>>>>>

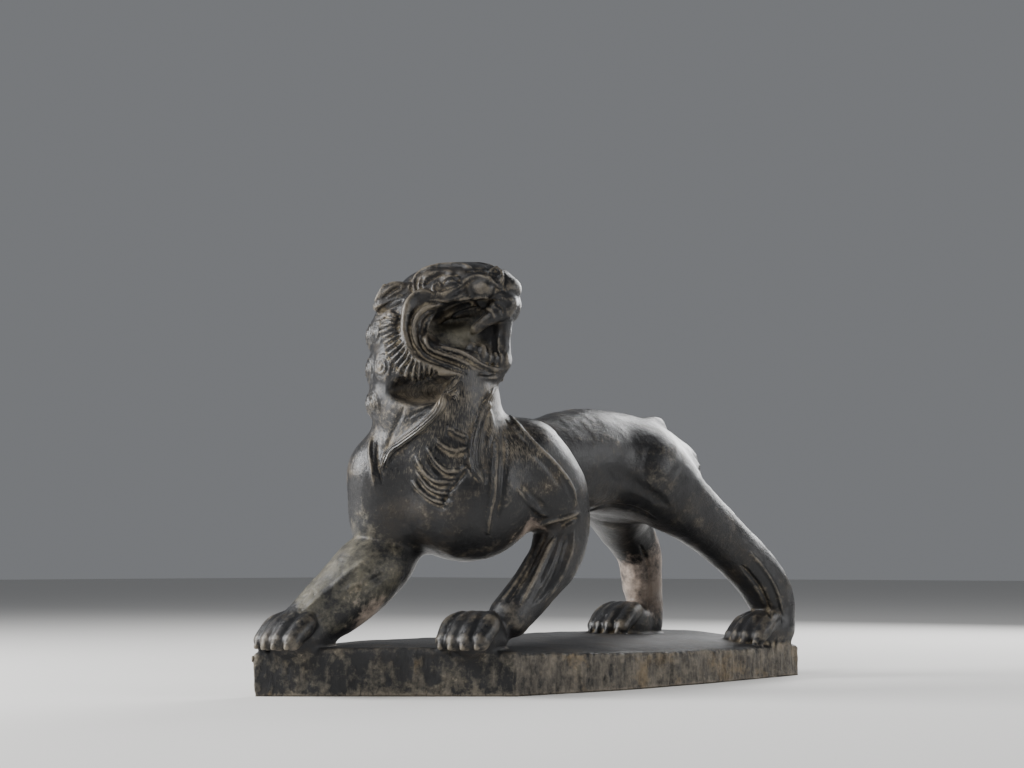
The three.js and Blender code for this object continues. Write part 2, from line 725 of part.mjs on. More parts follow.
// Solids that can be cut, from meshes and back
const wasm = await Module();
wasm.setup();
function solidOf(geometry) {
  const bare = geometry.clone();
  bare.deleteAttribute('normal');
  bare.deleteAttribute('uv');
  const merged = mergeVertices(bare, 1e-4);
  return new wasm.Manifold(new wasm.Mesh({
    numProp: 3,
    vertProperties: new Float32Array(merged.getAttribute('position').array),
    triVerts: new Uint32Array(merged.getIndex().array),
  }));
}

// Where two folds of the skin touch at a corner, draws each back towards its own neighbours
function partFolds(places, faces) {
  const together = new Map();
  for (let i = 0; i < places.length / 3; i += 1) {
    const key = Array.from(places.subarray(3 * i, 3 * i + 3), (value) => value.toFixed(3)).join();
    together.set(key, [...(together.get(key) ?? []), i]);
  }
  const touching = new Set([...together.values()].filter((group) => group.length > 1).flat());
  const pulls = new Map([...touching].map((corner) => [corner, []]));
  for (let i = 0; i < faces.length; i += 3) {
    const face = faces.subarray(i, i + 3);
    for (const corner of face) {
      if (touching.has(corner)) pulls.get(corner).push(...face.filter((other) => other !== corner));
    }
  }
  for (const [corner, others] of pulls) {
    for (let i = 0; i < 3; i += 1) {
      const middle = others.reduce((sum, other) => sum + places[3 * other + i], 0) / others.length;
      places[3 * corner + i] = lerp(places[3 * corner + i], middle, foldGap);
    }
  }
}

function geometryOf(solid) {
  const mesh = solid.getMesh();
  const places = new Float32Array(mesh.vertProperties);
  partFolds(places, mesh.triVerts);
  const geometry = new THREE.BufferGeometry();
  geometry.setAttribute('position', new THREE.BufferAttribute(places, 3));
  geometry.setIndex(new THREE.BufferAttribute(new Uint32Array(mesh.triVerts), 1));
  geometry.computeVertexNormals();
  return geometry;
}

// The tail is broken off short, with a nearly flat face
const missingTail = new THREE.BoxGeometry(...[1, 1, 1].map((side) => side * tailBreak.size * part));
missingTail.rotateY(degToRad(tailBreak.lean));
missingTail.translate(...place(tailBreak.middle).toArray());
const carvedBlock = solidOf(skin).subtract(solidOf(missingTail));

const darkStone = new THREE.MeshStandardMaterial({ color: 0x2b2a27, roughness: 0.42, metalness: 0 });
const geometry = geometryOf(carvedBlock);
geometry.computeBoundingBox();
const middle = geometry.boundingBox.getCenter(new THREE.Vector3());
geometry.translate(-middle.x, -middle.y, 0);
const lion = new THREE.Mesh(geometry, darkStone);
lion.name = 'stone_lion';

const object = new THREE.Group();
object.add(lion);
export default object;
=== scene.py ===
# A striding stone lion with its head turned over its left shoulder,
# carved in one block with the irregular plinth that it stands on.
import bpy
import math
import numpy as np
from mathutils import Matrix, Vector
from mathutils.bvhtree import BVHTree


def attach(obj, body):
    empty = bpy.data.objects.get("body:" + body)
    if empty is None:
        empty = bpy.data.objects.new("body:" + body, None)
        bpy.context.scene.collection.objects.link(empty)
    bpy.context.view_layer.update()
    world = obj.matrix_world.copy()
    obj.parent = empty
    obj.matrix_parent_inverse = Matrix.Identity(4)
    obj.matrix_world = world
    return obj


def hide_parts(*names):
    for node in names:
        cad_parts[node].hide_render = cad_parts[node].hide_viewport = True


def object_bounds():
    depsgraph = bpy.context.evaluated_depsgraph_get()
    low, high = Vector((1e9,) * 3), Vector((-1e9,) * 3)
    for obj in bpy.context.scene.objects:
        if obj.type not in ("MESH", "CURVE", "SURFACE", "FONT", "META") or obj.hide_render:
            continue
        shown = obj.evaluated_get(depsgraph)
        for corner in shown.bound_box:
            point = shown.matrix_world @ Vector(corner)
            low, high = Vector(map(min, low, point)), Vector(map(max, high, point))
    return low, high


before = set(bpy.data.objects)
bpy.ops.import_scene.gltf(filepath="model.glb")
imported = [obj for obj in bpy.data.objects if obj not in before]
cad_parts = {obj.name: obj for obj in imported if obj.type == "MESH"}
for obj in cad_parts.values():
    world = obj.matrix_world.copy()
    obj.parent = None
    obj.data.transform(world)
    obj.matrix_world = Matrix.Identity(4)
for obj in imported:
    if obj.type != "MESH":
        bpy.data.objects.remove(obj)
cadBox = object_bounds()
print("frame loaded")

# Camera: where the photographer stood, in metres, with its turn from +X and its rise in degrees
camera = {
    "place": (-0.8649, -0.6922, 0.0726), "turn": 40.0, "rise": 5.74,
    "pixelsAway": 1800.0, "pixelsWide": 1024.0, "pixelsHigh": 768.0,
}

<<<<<
>>>>>

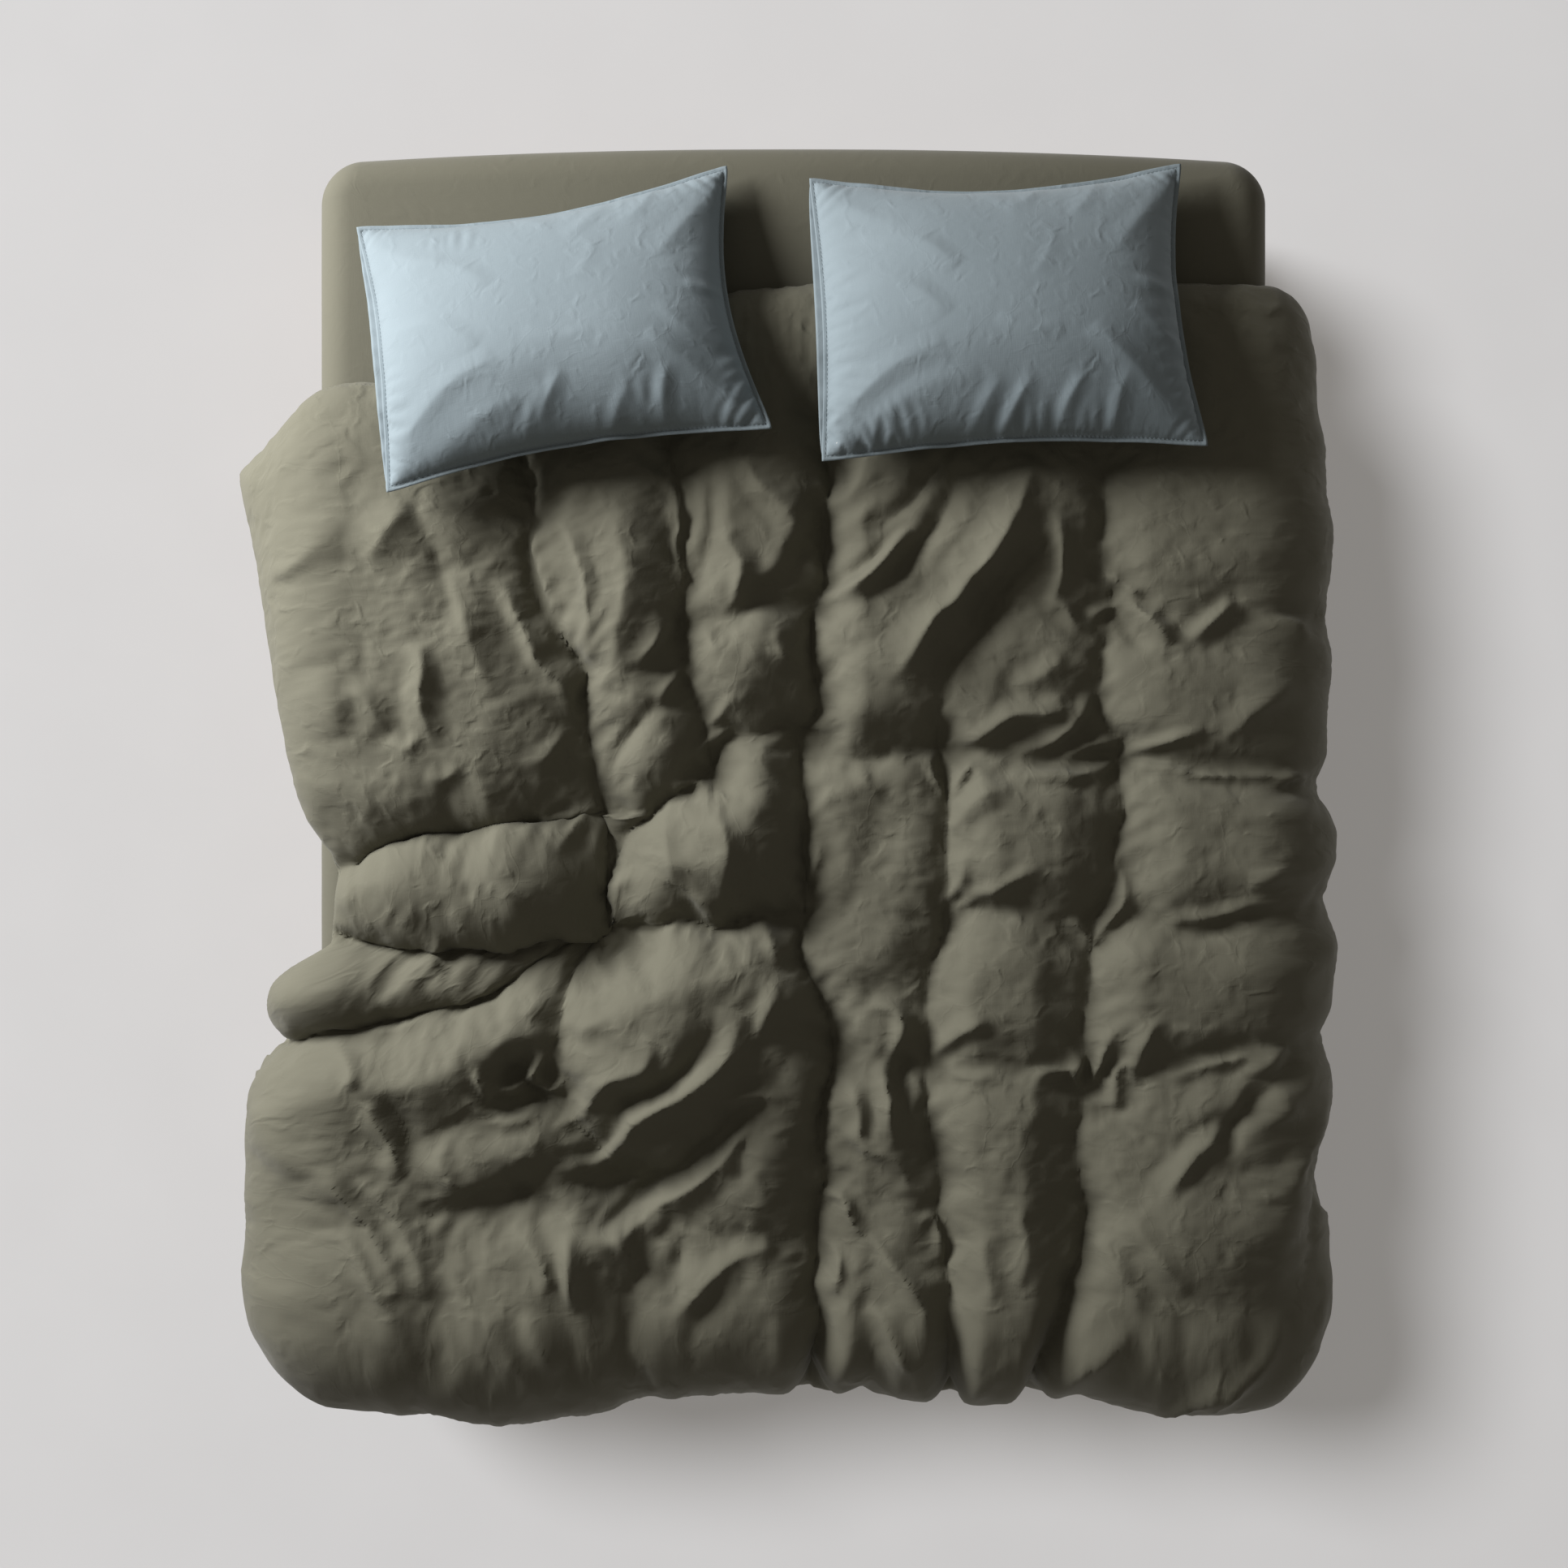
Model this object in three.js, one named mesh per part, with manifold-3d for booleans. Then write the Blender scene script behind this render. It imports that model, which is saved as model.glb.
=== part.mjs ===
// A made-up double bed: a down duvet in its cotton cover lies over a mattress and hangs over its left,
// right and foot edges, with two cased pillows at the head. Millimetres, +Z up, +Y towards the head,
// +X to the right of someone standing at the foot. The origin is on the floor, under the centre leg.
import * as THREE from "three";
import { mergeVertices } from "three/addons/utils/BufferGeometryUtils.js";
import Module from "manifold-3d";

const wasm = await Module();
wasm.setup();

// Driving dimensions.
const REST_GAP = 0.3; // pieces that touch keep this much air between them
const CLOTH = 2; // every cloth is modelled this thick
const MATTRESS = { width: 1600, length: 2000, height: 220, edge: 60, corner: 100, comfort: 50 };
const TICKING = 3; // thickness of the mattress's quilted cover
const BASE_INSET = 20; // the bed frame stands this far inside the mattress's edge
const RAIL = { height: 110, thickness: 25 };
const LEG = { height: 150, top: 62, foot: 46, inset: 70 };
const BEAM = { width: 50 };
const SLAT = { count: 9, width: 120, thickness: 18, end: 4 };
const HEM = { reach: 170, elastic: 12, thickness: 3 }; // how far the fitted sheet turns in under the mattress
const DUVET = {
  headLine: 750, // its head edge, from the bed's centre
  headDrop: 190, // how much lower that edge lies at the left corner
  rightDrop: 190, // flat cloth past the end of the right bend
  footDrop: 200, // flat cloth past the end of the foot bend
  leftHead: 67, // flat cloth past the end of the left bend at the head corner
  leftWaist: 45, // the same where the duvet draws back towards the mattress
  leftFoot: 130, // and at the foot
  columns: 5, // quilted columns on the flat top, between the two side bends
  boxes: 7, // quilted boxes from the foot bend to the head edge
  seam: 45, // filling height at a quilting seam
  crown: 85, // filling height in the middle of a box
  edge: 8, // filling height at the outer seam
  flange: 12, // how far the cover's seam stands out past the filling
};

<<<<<
>>>>>

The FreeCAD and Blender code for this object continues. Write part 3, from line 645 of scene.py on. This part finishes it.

<<<<<

Within the listing above, extract exactly the lines from the line with "const darkStone = new" to the line with "depsgraph = bpy.context.evaluated_depsgraph_get()", the two named lines included, and no others.

◆ **Solved exercise**:
const darkStone = new THREE.MeshStandardMaterial({ color: 0x2b2a27, roughness: 0.42, metalness: 0 });
const geometry = geometryOf(carvedBlock);
geometry.computeBoundingBox();
const middle = geometry.boundingBox.getCenter(new THREE.Vector3());
geometry.translate(-middle.x, -middle.y, 0);
const lion = new THREE.Mesh(geometry, darkStone);
lion.name = 'stone_lion';

const object = new THREE.Group();
object.add(lion);
export default object;
=== scene.py ===
# A striding stone lion with its head turned over its left shoulder,
# carved in one block with the irregular plinth that it stands on.
import bpy
import math
import numpy as np
from mathutils import Matrix, Vector
from mathutils.bvhtree import BVHTree


def attach(obj, body):
    empty = bpy.data.objects.get("body:" + body)
    if empty is None:
        empty = bpy.data.objects.new("body:" + body, None)
        bpy.context.scene.collection.objects.link(empty)
    bpy.context.view_layer.update()
    world = obj.matrix_world.copy()
    obj.parent = empty
    obj.matrix_parent_inverse = Matrix.Identity(4)
    obj.matrix_world = world
    return obj


def hide_parts(*names):
    for node in names:
        cad_parts[node].hide_render = cad_parts[node].hide_viewport = True


def object_bounds():
    depsgraph = bpy.context.evaluated_depsgraph_get()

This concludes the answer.